Monday, March 8, 2010

This just in: Users to blame for spam

Frequently we see news articles out there which go for the low hanging fruit and point out the obvious. After literally several decades of spam out there, Information Week decided it was high time to weigh in with the hard hitting report "Users to blame for spam".

Actually, they are saying that user ignorance is to blame - which is fairly different. The big one they point out is that people are using the unsubscribe links. The article states that this makes a spammer realize you are a "live one" and then spam you more. Technically with the various bits of legislation passed over the years, those links are supposed to be mandatory in commercial email, and they are supposed to be hooked up to a system which works. That said, I would still see it highly likely that the unsubscribe link very much does, for many of the spammers out there, actually unsubscribe you from that list. But, just as the article says, it shows the spammers that you read their spam (or at least clicked on a link in it), so you are more attractive to them than someone who just throw out the message. So while they take you off of that list, they might add you to a database of users for another spammer or another spam mailing they do.

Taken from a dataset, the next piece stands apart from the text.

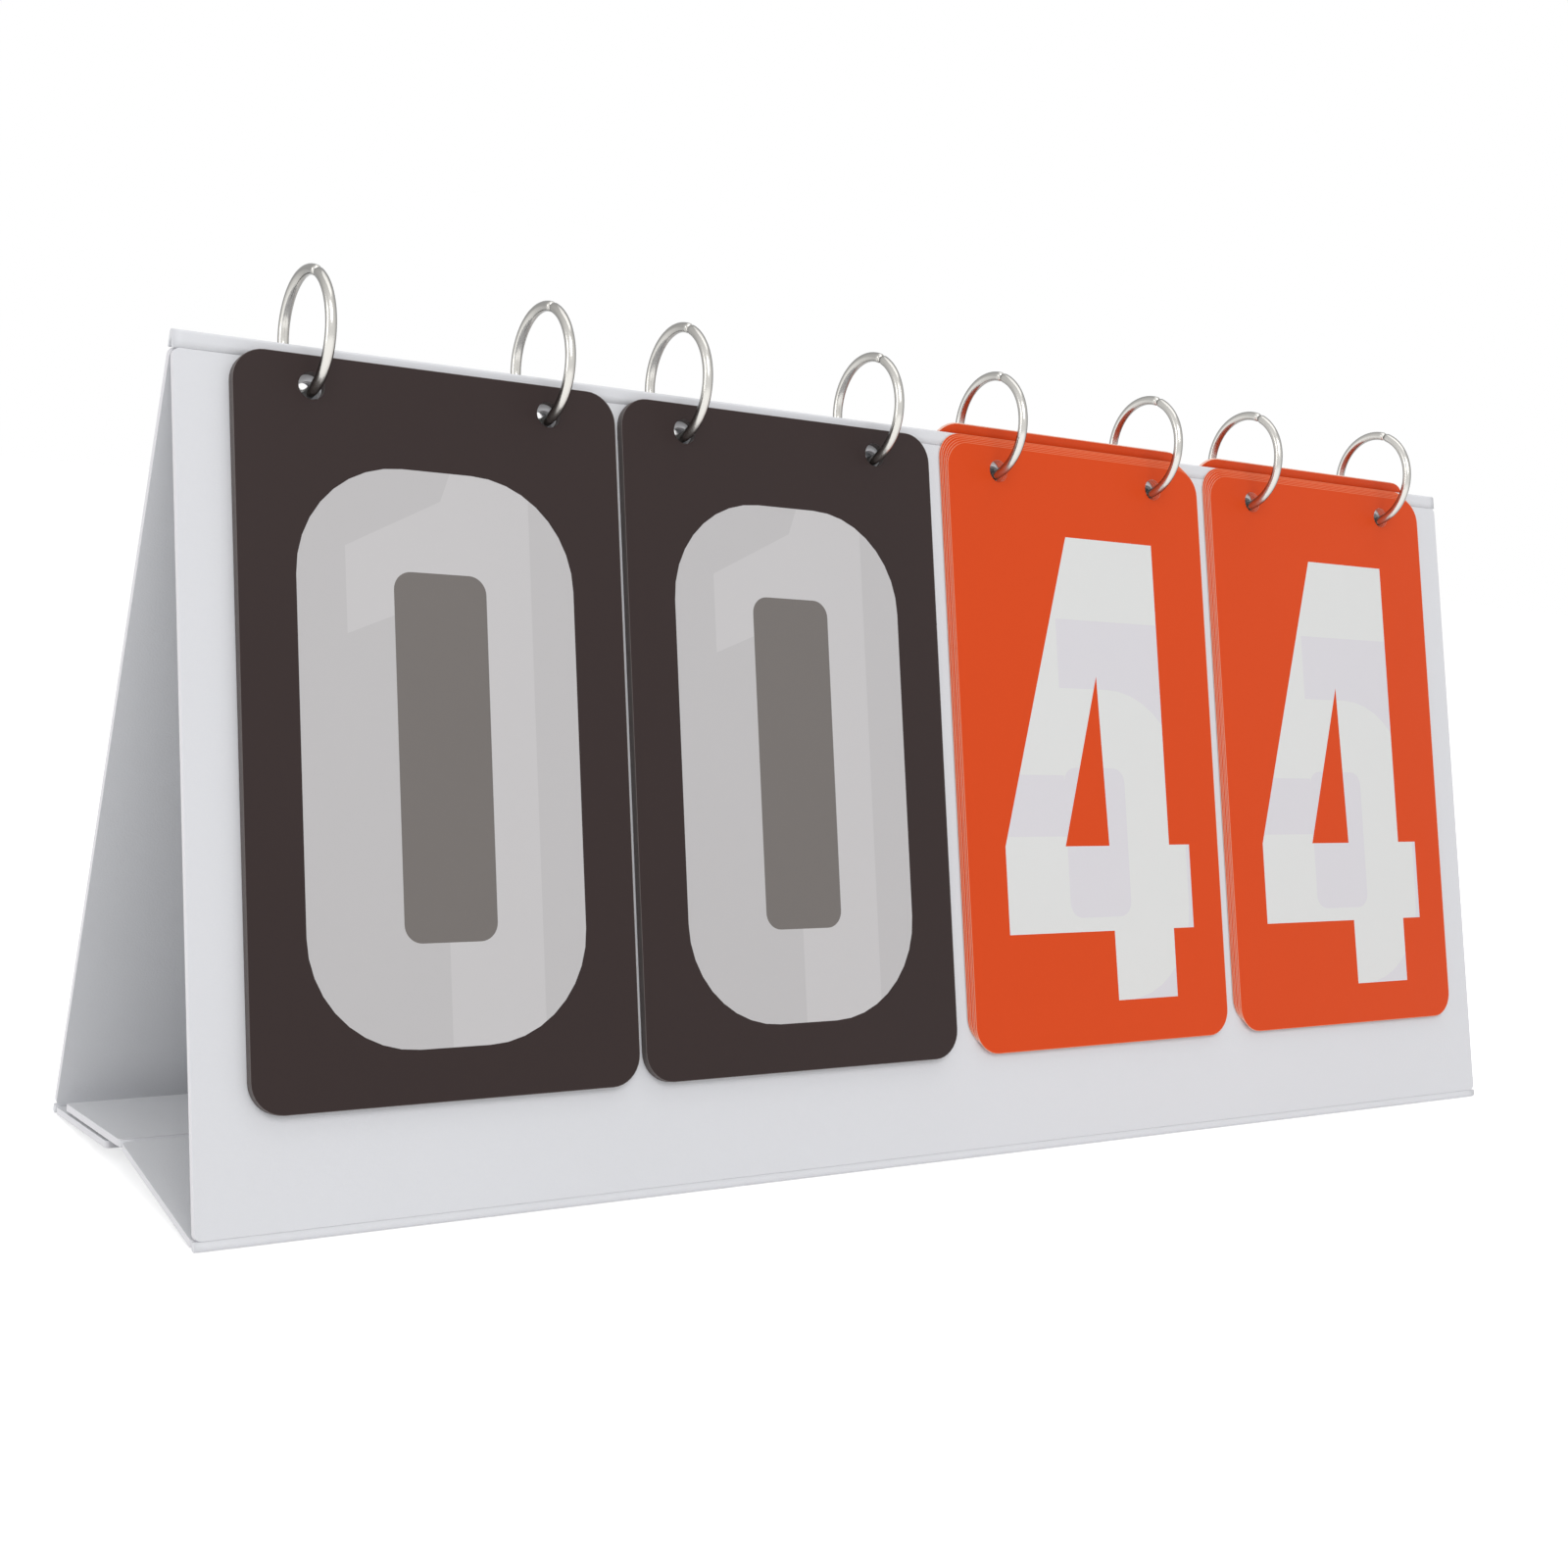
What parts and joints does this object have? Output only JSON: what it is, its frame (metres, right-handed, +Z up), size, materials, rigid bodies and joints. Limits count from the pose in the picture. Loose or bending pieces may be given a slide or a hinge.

On a side note, in terms of user ignorance, I have spoken with users in the past who thought that clicking "unsubscribe" would make them stop getting all spam. Clicking it on one message, and then it just stops for them entirely.
I believe they thought that they accidentally turned on the spam, and that was the way to undo it.

Note that at the bottom of that article, they say 10% of the people interviewed for the study done had purchased items from spam. That is a huge percentage considering spammers usually look for only a fraction of that - but I have a feeling that study didn't involve millions of people the way spam runs do.